Liu and his colleagues analyzed data collected by different devices and satellites during a solar flare event that took place on 6 September 2017. To do this, they adopted a recently developed numerical geospace model developed at the National Center for Atmospheric Research. This model, called the high spatial-temporal resolution magnetosphere ionosphere thermosphere model (LTR), reproduces the changes triggered by solar flares in the magnetosphere-ionosphere coupling system.
Using the LTR model and previously collected data, the researchers were able to unveil solar flare effects on magnetospheric dynamics and on the electrodynamic coupling between the magnetosphere and the ionosphere. More specifically, they observed a rapid and large increase in flare-induced photoionization of the polar ionospheric E-region at altitudes between 90 and 150 km. The phenomenon observed by Liu and his colleagues appeared to have a number of effects on the geospace region, including a lower Joule heating of the Earth's upper atmosphere, a reconfiguration of the magnetosphere convection and changes in auroral precipitation.

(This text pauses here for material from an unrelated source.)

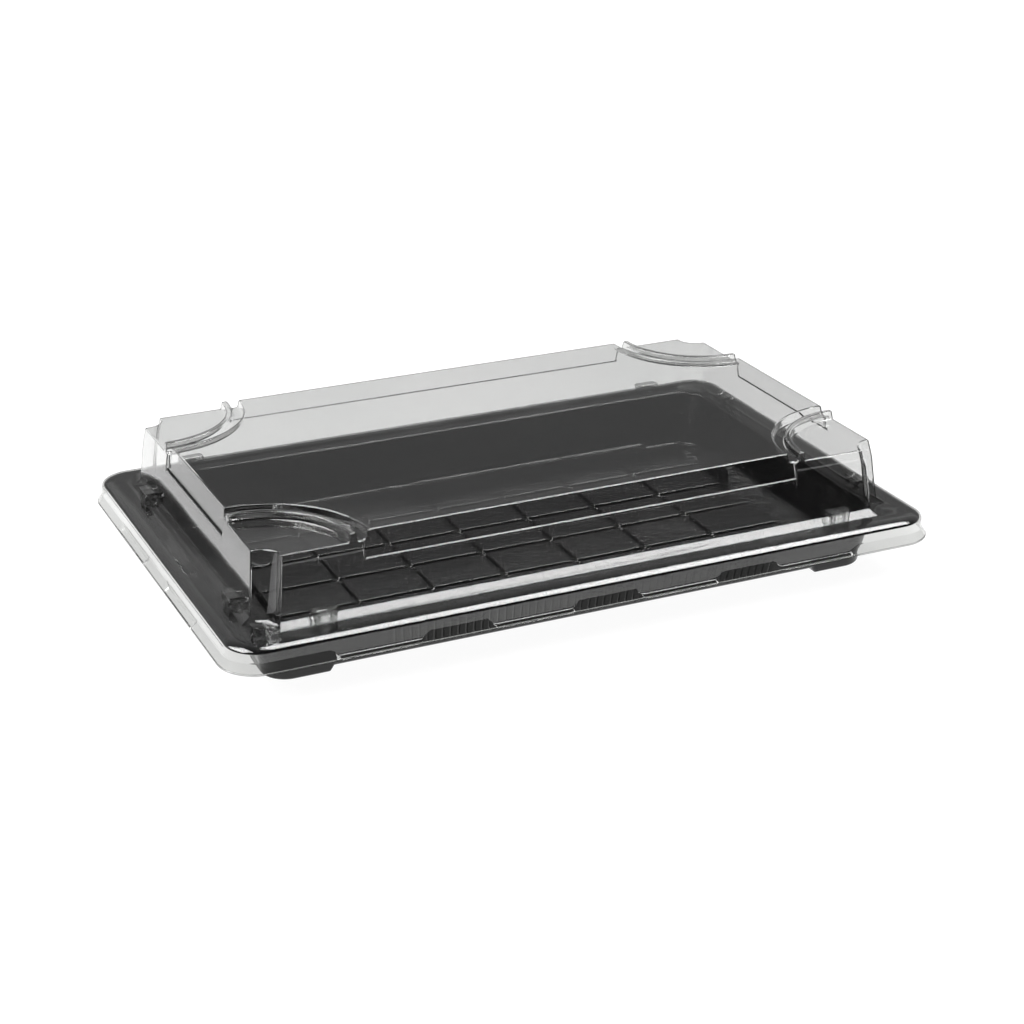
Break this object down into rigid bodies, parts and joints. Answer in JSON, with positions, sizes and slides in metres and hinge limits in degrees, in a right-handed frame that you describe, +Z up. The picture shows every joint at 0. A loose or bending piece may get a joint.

"We demonstrated that solar flare effects extend throughout the geospace via electrodynamic coupling, and are not limited, as previously believed, to the atmospheric region where radiation energy is absorbed," Liu explained. "Due to the similar solar-magnetosphere-ionosphere coupling process in other earth-like planets, our study also provides new clues for exploring and understanding the effects of solar flares on other planets. In my future research, I plan to study the effects of flares on planets with the same magnetosphere (such as Jupiter, Venus and Saturn)."